Wage Determination - Chapter 17 Notes
Wage Determination
Labor, Wages, and Earnings
- Wages: The price paid for labor, including direct pay and fringe benefits.
- Wage rate: The price of labor per unit of time (e.g., hourly, daily).
- Nominal wage: The amount of money received per unit of time.
- Real wage: The purchasing power of nominal wages; adjusted for inflation.
- General level of wages
Role of Productivity
- Labor demand is closely tied to productivity.
- The high productivity of U.S. labor is attributed to:
- Plentiful capital resources.
- Access to abundant natural resources.
- Advanced technology.
- High labor quality.
- Other contributing factors.
Competitive Labor Market
- Purely competitive labor market: A market where numerous firms compete to hire a specific type of labor, and no single firm or worker can influence the market wage rate.
- Market demand for labor: The sum of individual firm demands for labor.
- Market supply for labor: Typically upward sloping, indicating that more workers are willing to work at higher wage rates.
- Competition among industries
- Labor market equilibrium: The point where the market demand for labor equals the market supply of labor.
- MRP = MRC rule: Firms will hire workers up to the point where the marginal revenue product (MRP) of labor equals the marginal resource cost (MRC) of labor.
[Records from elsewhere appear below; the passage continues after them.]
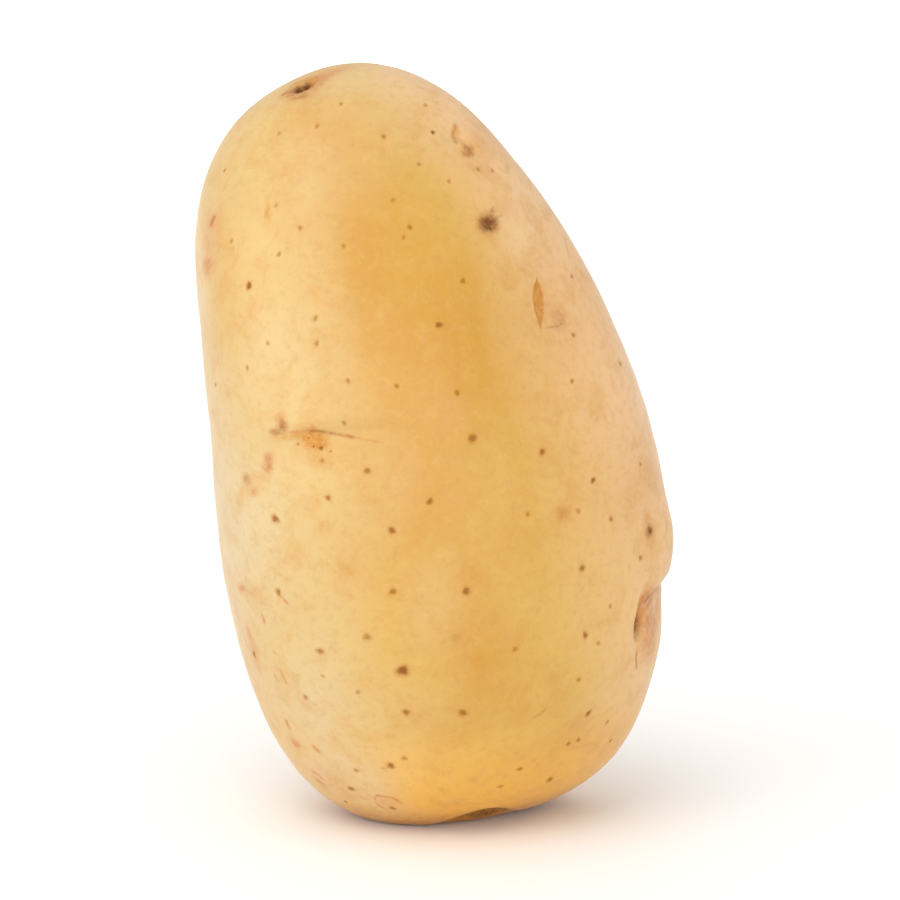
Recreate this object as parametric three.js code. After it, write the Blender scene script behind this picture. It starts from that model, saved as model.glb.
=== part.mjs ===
// A whole washed potato, smooth and yellow-skinned, standing on its heavier end.
// Millimetres. +Z is up and -Y is the side that faces the viewer. The origin is
// in the middle of the small flat spot that the potato stands on.
import * as THREE from 'three';

// The tuber before its lumps: an egg-like ellipsoid whose long axis leans.
const HALF_LENGTH = 57.8;
const HALF_WIDTH = 30.6;
const HALF_DEPTH = 29.3;
const LEAN_DEGREES = -14.2;
const MIDDLE = new THREE.Vector3(-7.2, 0.3, 53.1);

// How far the outline, seen from the front, stands out from that ellipse.
// One value every 30 degrees, clockwise from the stem end.
const OUTLINE_GROWTH = [-0.1, 4.4, 5.7, 8.0, 8.0, 2.1, -5.3, 0.8, 1.2, -4.7, -5.7, -1.9];

// Broad lumps and saddles: where they face, how far they rise, how wide they spread.
const SWELLINGS = [
  { name: 'foot at the back', toward: [0.22, 0.36, -0.91], rise: 4.2, spread: 18 },
  { name: 'foot at the front', toward: [-0.05, -0.3, -0.95], rise: 2.0, spread: 17 },
  { name: 'belly', toward: [0.25, -0.93, -0.25], rise: 1.3, spread: 34 },
  { name: 'flatter chest', toward: [-0.35, -0.8, 0.5], rise: -0.8, spread: 26 },
  { name: 'saddle in the back', toward: [-0.1, 0.92, 0.38], rise: -2.2, spread: 32 },
  { name: 'heavy end of the back', toward: [0.15, 0.9, -0.42], rise: 2.0, spread: 30 },
  { name: 'shoulder at the back', toward: [0.55, 0.7, 0.45], rise: 1.6, spread: 24 },
  { name: 'dip in the left flank', toward: [-0.98, 0, 0.17], rise: -0.5, spread: 9 },
  { name: 'flat of the right flank', toward: [0.99, 0, 0.09], rise: -0.4, spread: 9 },
  { name: 'heel on the right', toward: [0.6, 0, -0.8], rise: 0.4, spread: 10 },
];

// Height over which the skin rolls from the flat spot into the round side.
const FLAT_ROLL = 0.6;

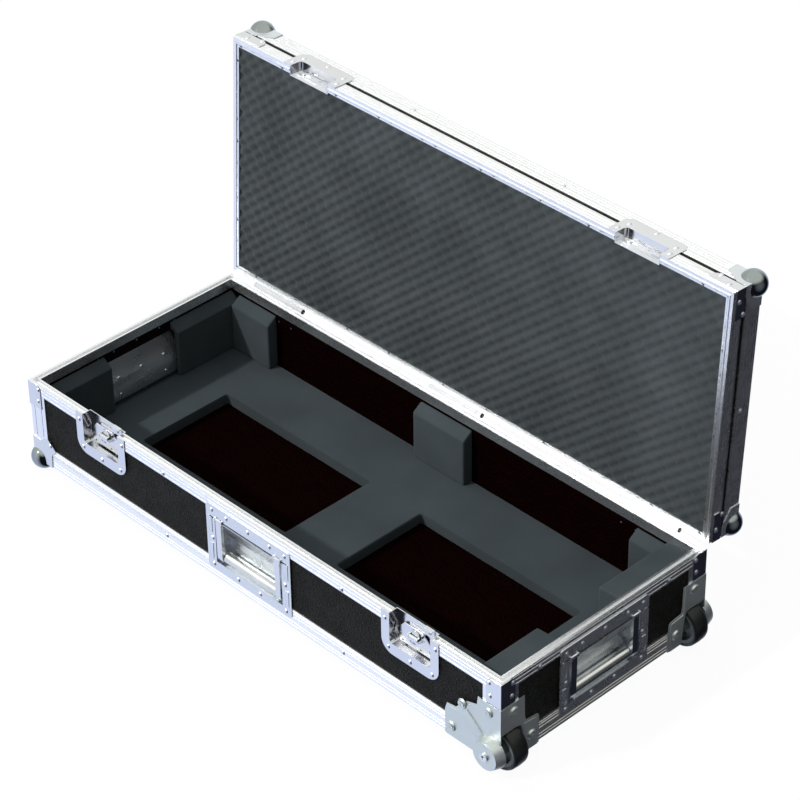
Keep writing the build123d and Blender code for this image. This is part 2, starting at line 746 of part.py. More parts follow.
# Latch, lid half: tray with flange, and the strike plate on its back
def lid_latches():
    trays, strikes = [], []
    half, high = latch_open_half, latch_high_open
    for name, at in latch_places():
        flange = rounded_plate(2 * latch_half, latch_high_h + 40, 14, (latch_high_h - 40) / 2, 0, plate, at)
        outer = rounded_plate(2 * half + 2 * plate, high + plate + 30, 6 + plate, (high + plate - 30) / 2,
                              -tray_depth, tray_depth, at)
        void = rounded_plate(2 * half, high + 40, 6, (high - 40) / 2, tray_back, tray_depth + 9, at)
        tray = (flange + outer) - void
        tray -= slab(at - 99, at + 99, -80, 0, -tray_depth - 1, 5)
        trays.append(on_lid("front", drilled(tray, "front", "lid")))
        strike = outline([(-33, 7), (33, 7), (36, 10), (36, 16), (33, 20), (-30, 20), (-33, 17)], tray_back, 1.5, "w")
        strike -= rounded_plate(14, 6, 2.9, 13.5, tray_back - 1, 5, -17)
        strike -= rounded_plate(18, 2.4, 1.1, 16, tray_back - 1, 5, 15)
        strike += slab(20, 36, 7, 8.5, tray_back, tray_back + 6)
        strikes.append(on_lid("front", Pos(at, 0, 0) * strike))
    save("lid_latch_trays", *trays)
    save("lid_strikes", *strikes)


# Recessed handle
def handle_dish():
    half = handle_open_w / 2
    flange = rounded_plate(handle_w, handle_h, 6, handle_mid_z, 0, plate)
    crease = open_low + 38.0
    deep = -handle_depth
    inner_pts = [
        (9, open_low), (-6, open_low), (deep + 3, open_low + 3), (deep, open_low + 8), (deep, crease),
        (-3, open_high), (9, open_high),
    ]
    outer_pts = [
        (plate, open_low - plate), (-6, open_low - plate), (deep + 2.4, open_low + 1.9),
        (deep - plate, open_low + 7.6), (deep - plate, crease + 0.4), (-3.5, open_high + plate),
        (plate, open_high + plate),
    ]
    body = flange + outline(outer_pts, -half - plate, 2 * half + 2 * plate, "u")
    body -= outline(inner_pts, -half, 2 * half, "u")
    for side in (-1, 1):
        mid = side * arm_u
        # a notch for the arm's eye, closed behind, with an ear on each side of it
        wide = notch_half + ear_t
        body += slab(mid - wide, mid + wide, open_high - 1, notch_top, -notch_depth, plate)
        for u0 in (mid - wide, mid + notch_half):
            body += slab(u0, u0 + ear_t, pivot_v - 3.2, pivot_v + 3.2, 0, pivot_w + 3.0)
        body -= slab(mid - notch_half, mid + notch_half, open_high - 9, notch_top - 2, -notch_depth + plate, 9)
    body -= rod(bail_pin_r, -arm_u - 20, arm_u + 20, "u", v=pivot_v, w=pivot_w)
    for u, v, w0, w1 in ((-46, 75.5, -19.5, -17), (0, 75.5, -19.5, -17), (46, 75.5, -19.5, -17),
                         (-46, 46, deep - 2.4, deep - 1), (46, 46, deep - 2.4, deep - 1)):
        body += rod(2.6, w0, w1, u=u, v=v)
    rib = slab(-handle_w / 2 + 5, -half - 6, handle_mid_z - 40, handle_mid_z - 12, plate - 0.1, plate + 0.7)
    rib += slab(-handle_w / 2 + 5, -half - 6, handle_mid_z + 8, handle_mid_z + 36, plate - 0.1, plate + 0.7)
    body += rib
    body += mirror(rib, about=Plane.YZ)
    return body


def handle_bail():
    grip_v = pivot_v - bail_drop
    lean_w = -grip_deep
    pieces = None
    for side in (-1, 1):
        mid = side * arm_u
        u0, u1 = mid - bail_arm_w / 2, mid + bail_arm_w / 2
        half = bail_arm_t / 2
        arm = outline([
            (pivot_w - half, pivot_v), (pivot_w + half, pivot_v), (pivot_w + half - 0.6, grip_v),
            (pivot_w, grip_v - 4.5), (lean_w - 3.5, grip_v - 4.5), (lean_w - 5.5, grip_v), (lean_w - 4, grip_v + 4.5),
            (pivot_w - half - 2, grip_v + 11),
        ], u0, bail_arm_w, "u")
        arm += rod(eye_r, u0, u1, "u", v=pivot_v, w=pivot_w)
        arm -= rod(bail_pin_r + shaft_gap, u0 - 1, u1 + 1, "u", v=pivot_v, w=pivot_w)
        pieces = arm if pieces is None else pieces + arm
    core = rod(4.0, -arm_u, arm_u, "u", v=grip_v, w=lean_w)
    bail = pieces + core
    reach = arm_u - bail_arm_w / 2 - 0.2
    grip = rod(grip_r, -reach, reach, "u", v=grip_v, w=lean_w)
    grip = fillet(grip.edges().filter_by(GeomType.CIRCLE), 1.5)
    grip -= rod(4.05, -reach - 1, reach + 1, "u", v=grip_v, w=lean_w)
    return bail, grip


def handle_pins():
    out = []
    for side in (-1, 1):
        mid = side * arm_u
        reach = bail_arm_w / 2 + joint_gap + ear_t
        out.append(rod(bail_pin_r, mid - reach, mid + reach, "u", v=pivot_v, w=pivot_w))
    return out


def handles():
    pins = []
    bail, grip = handle_bail()
    dish = handle_dish()
    for side, at in handle_places():
        plane = face_plane(side)
        spot = Pos(at, 0, 0)
        save(f"handle_dish_{side}", plane * drilled(spot * dish, side, "base"))
        save(f"handle_bail_{side}", plane * spot * bail)
        save(f"handle_grip_{side}", plane * spot * grip)
        pins += [plane * spot * pin for pin in handle_pins()]
    save("handle_pins", *pins)


# Hinges: lower leaf on the base, upper leaf on the lid, pin between
def hinges():
    low_leaves, high_leaves, pins = [], [], []
    plane = face_plane("back", hinge_z)
    half = hinge_len / 2
    stop0 = hinge_stop_at - hinge_stop_w / 2
    stop1 = hinge_stop_at + hinge_stop_w / 2
    for place in hinge_places:
        spot = Pos(-place, 0, 0)
        lower = slab(-half, half, -leaf_low, -knuckle_r - 0.6, 0, sheet)
        knuckles = ((-half, -stop1 - joint_gap), (-stop0 + joint_gap, half))
        for u0, u1 in knuckles:
            lower += slab(u0, u1, -knuckle_r - 1, 0, 0, sheet)
            lower += rod(knuckle_r, u0, u1, "u", w=hinge_off)
        lower -= rod(pin_r + shaft_gap, -99, 99, "u", w=hinge_off)
        upper = slab(-half, half, knuckle_r + 0.8, leaf_high, 0, sheet)
        upper += slab(-stop1, -stop0, 0.6, knuckle_r + 1, 0, sheet)
        upper += rod(knuckle_r, -stop1, -stop0, "u", w=hinge_off)
        upper -= rod(pin_r + shaft_gap, -99, 99, "u", w=hinge_off)
        pin = rod(pin_r, -half + 0.5, half - 0.5, "u", w=hinge_off)
        low_plane_shape = Pos(0, hinge_z, 0) * spot * lower
        low_leaves.append(face_plane("back") * drilled(low_plane_shape, "back", "base"))
        high_shape = Pos(0, hinge_z - lid_z, 0) * spot * upper
        high_leaves.append(on_lid("back", drilled(high_shape, "back", "lid")))
        pins.append(plane * spot * pin)
    save("hinge_leaves_lower", *low_leaves)
    save("hinge_leaves_upper", *high_leaves)
    save("hinge_pins", *pins)


# Foam
def bevelled(u0, u1, low, high, deep, bevel):
    # Pad on a wall: outer face at w = -inner - pad_gap, its top inner edge cut back
    w_out = -inner - pad_gap
    w_in = -inner - deep
    points = [(w_out, low), (w_in, low), (w_in, high - bevel), (w_out - 2.5, high), (w_out, high)]
    return outline(points, u0, u1 - u0, "u")


def foam():
    zones = pocket_zone(0.5) + base_dishes(1.0, 1.0) + rim_leg_zones(pad_gap)
    nuts = nut_zone(9.5)
    slab_z0, slab_z1 = ply, floor_foam_top
    floor = slab(-foam_x, foam_x, -foam_y, foam_y, slab_z0, slab_z1)
    for x0, x1 in cutouts:
        floor -= slab(x0, x1, cutout_y[0], cutout_y[1], 0, 99)
    save("foam_floor", without(floor, zones + nuts))
    low = floor_foam_top + pad_gap
    left = [bevelled(-y1, -y0, low, pad_top, pad_t, pad_bevel) for y0, y1 in left_pads]
    save("foam_left_pads", *[without(face_plane("left") * s, zones) for s in left])
    right = [bevelled(y0, y1, low, end_pad_top, end_pad_t, 2.5) for y0, y1 in right_pads]
    save("foam_right_pads", *[without(face_plane("right") * s, zones + nuts) for s in right])
    back = [bevelled(-x1, -x0, low, pad_top, pad_t, pad_bevel) for x0, x1 in back_blocks]
    save("foam_back_blocks", *[without(face_plane("back") * s, zones) for s in back])
    front = [bevelled(x0, x1, low, pad_top, pad_t, pad_bevel) for x0, x1 in front_blocks]
    save("foam_front_blocks", *[without(face_plane("front") * s, zones) for s in front])


# Lid: roof, walls, edging, rim, braces and foam, made closed and then swung open
def lid_panels():
    roof_top = lid_h - sheet
    roof = slab(-half_len + sheet, half_len - sheet, -half_dep + sheet, half_dep - sheet,
                lid_z + roof_top - ply, lid_z + roof_top)
    save("lid_roof_panel", swing * roof)
    zones = [lid_tray_zone(at, cut_gap) for name, at in latch_places()]
    for side in SIDES:
        half = half_width(side) - (sheet if side in ("front", "back") else inner)
        wall = drilled(slab(-half, half, rim_cap, roof_top - ply, -inner, -sheet), side, "lid")
        save(f"lid_{side}_panel", swing * without(face_plane(side, lid_z) * wall, zones))


def lid_edging():
    top = lid_h
    ell = [(0, top), (0, lid_edge_low), (-sheet, lid_edge_low), (-sheet, top - sheet),
           (-edge_leg, top - sheet), (-edge_leg, top)]
    pieces = []
    for side in SIDES:
        half = half_width(side)
        body = ribbed(outline(ell, -half, 2 * half, "u"), half, (31, 36.5, 44, 49.5, 55))
        body = drilled(body & mitre(side, lid_edge_low - 1, top + 1), side, "lid")
        pieces.append(on_lid(side, body))
    save("lid_top_edging", *pieces)


def lid_rims():
    high = lid_rim_h
    points = [
        (0, 0), (-tongue_w0, 0), (-tongue_w0 - 0.4, -tongue_h), (-tongue_w1 + 0.4, -tongue_h), (-tongue_w1, 0),
        (-rim_w, 0), (-rim_w, 3), (-inner - sheet, 4.5), (-inner - sheet, rim_h - 2), (-inner, rim_h - 2),
        (-inner, rim_cap), (-sheet, rim_cap), (-sheet, high), (0, high),
    ]
    zones = [lid_tray_zone(at, cut_gap) for name, at in latch_places()]
    lengths = [rim_length(s, points, lid_z, "lid", (3.0, 9.0, 15.0), zones) for s in SIDES]
    save("lid_rim", *[swing * length for length in lengths])


def lid_braces():
    shape = brace(52, 47, 6, lid_h - 35.5, 8)
    corner = Pos(-half_len, -half_dep, lid_z) * shape
    pieces = drilled_all(corner_set(corner), "lid", lid_z)
    save("lid_corner_braces", *[swing * p for p in pieces])


def lid_foam():
    top = lid_z + lid_h - sheet - ply - pad_gap
    step = rim_w - inner + pad_gap
    low = lid_z + lid_foam_low
    body = slab(-foam_x + step, foam_x - step, -foam_y + step, foam_y - step, low, lid_z + rim_h)
    body += slab(-foam_x, foam_x, -foam_y, foam_y, lid_z + rim_h, top)
    zones = [lid_tray_zone(at, 1.0, 1.0) for name, at in latch_places()]
    save("lid_foam", swing * without(body, zones))


base_panels()
bottom_edging()
corner_angles()
base_rims()
base_braces()
ball_corners()
wheels()
latches()
handles()
hinges()
foam()
lid_panels()
lid_edging()
lid_rims()
lid_braces()
lid_latches()
lid_foam()
save("rivets_base", *rivet_group("base"))
save("rivets_lid", *[swing * r for r in rivet_group("lid")])

for node, solids in parts.items():
    export_step(Compound(children=solids), f"parts/{node}.step")
    print(node, len(solids))
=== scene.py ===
import bpy
import math
from mathutils import Matrix, Vector, noise


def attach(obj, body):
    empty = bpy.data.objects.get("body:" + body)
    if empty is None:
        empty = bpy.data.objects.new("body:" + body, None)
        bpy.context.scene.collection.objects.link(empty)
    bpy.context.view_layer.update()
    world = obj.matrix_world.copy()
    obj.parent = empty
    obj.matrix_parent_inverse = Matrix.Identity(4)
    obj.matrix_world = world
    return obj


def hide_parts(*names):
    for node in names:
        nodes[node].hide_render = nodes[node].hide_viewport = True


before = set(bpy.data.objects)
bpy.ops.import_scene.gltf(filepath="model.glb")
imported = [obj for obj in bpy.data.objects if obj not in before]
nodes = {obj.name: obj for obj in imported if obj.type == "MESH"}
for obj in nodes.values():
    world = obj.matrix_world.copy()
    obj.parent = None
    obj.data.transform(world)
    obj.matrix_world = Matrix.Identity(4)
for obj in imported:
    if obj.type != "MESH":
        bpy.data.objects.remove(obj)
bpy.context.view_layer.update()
mm = 0.001
print("frame loaded:", len(nodes), "nodes")

# The case's own sizes, in mm and degrees, as the CAD has them
case = {
    "halfLength": 500.0, "halfDepth": 206.0, "lidHeight": 143.9,
    "hingeY": 210.7, "hingeZ": 143.7, "lidAngle": 93.2, "floorZ": -20.5,
}
# From the shut lid's place to the open lid's, and back again
swing = (
    Matrix.Translation(Vector((0, case["hingeY"], case["hingeZ"])) * mm)
    @ Matrix.Rotation(math.radians(-case["lidAngle"]), 4, "X")
    @ Matrix.Translation(Vector((0, -case["hingeY"], -case["hingeZ"])) * mm)
)
unswing = swing.inverted()

cameraSet = {
    "azimuth": 46.23, "elevation": 35.62, "roll": -0.85, "lens": 139.46, "sensor": 36, "reach": 50,
    "target": (0.0, -6.0, 148.5), "distance": 4520.0, "shiftRight": 71.5, "shiftUp": 86.6,
}


def makeCamera(settings):
    az, el = math.radians(settings["azimuth"]), math.radians(settings["elevation"])
    back = Vector((math.sin(az) * math.cos(el), -math.cos(az) * math.cos(el), math.sin(el)))
    right = Vector((math.cos(az), math.sin(az), 0))
    up = back.cross(right)
    c, s = math.cos(math.radians(settings["roll"])), math.sin(math.radians(settings["roll"]))
    right, up = c * right + s * up, -s * right + c * up
    spot = Vector(settings["target"]) + back * settings["distance"]
    spot += right * settings["shiftRight"] + up * settings["shiftUp"]
    camera = bpy.data.objects.new("camera", bpy.data.cameras.new("camera"))
    bpy.context.scene.collection.objects.link(camera)
    camera.data.lens = settings["lens"]
    camera.data.sensor_width = settings["sensor"]
    camera.data.clip_end = settings["reach"]
    turn = Matrix((right, up, back)).transposed().to_4x4()
    camera.matrix_world = Matrix.Translation(spot * mm) @ turn
    bpy.context.scene.camera = camera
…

Supply of Labor: Pure Competition
- In a purely competitive labor market, the supply of labor is perfectly elastic at the market wage rate.
Monopsony Model
- Monopsony: A market situation in which there is only one buyer of labor.
- Characteristics:
- Single buyer of labor.
- Labor is relatively immobile or lacks alternative skills.
- The firm is a "wage maker," meaning it has the power to influence wage rates.
- The labor supply curve is upward sloping to the firm.
- Marginal resource cost (MRC) is higher than the wage rate.
Wage Rate and Employment in Monopsonistic Labor Market
- A monopsonist maximizes profit by hiring fewer workers and paying a lower wage rate compared to a competitive market.
Supply of Labor: Monopsony
- Under monopsony, the marginal resource (labor) cost increases at an increasing rate.
Monopsony Power
- Firms with monopsony power maximize profit by hiring a smaller number of workers.
- Examples of monopsony power:
- Nurses in some geographic locations.
- Professional athletes (before free agency).
- Teachers in districts with little competition.
Unions and Demand Enhancement
- Unions may try to increase the demand for labor to increase wages and employment.
Exclusive or Craft Union Model
- These unions aim to raise wages by restricting the supply of labor.
- Methods to reduce labor supply:
- Restricting immigration.
- Reducing child labor.
- Encouraging compulsory retirement.
- Enforcing a shorter workweek.
- Exclusive unionism.
- Occupational licensing.
Exclusive or Craft Unionism
- By decreasing the supply of labor, exclusive unions can achieve higher wages for their members.
Inclusive or Industrial Unionism
- Inclusive unionism (e.g., auto and steel workers) seeks to organize all workers in an industry to increase their bargaining power.
Wage Increases and Job Loss
- Unions can be successful in raising wages (on average, 15% higher).
- Consequences:
- Higher unemployment rates in unionized industries.
- Restricted ability to demand ever-increasing wages.
Bilateral Monopoly Model
- Bilateral monopoly: A market structure with a monopsony (single buyer) and an inclusive union (single seller) of labor.
- Not uncommon in certain industries.
- The outcome is indeterminate and depends on bargaining power and negotiation skills.
Bilateral Monopoly in the Labor Market
- The wage and employment levels are determined through bargaining between the monopsonist employer and the union.
Minimum-Wage Controversy
- Arguments against minimum wage:
- Reduced employment.
- Inefficient labor allocation
- Arguments for minimum wage:
- State and locally set rates
- Evidence and conclusions
Wage Differentials
- Wage differences exist across occupations due to several factors:
- Marginal revenue productivity differences.
- Noncompeting groups (varying skills and qualifications).
- Ability.
- Education and training levels.
- Human capital investments.
- Compensating differences (premium for undesirable jobs).
Other Reasons for Wage Differentials
- Workers may be prevented from moving to higher-paying jobs due to:
- Lack of job information.
- Geographic immobility.
- Union and government restraints.
- Discrimination.
- The principal-agent problem: Occurs when the interests of the employer (principal) and employee (agent) are not perfectly aligned.
- Incentive pay plans:
- Piece rates (payment per unit produced).
- Commissions or royalties (percentage of sales).
- Bonuses, stock options, and profit sharing.
- Efficiency wages (above-market wages to increase productivity).
- Negative side-effects
Occupational Licensing
- Occupational licensing is common for professions like doctors and EMTs.
- However, nearly 1 in 3 jobs today require a license, which can restrict competition and increase prices.
- This creates a burden on consumers and workers.
- Low-wage jobs like cosmetology, childcare, floristry, massage therapy, and travel agency often require licenses.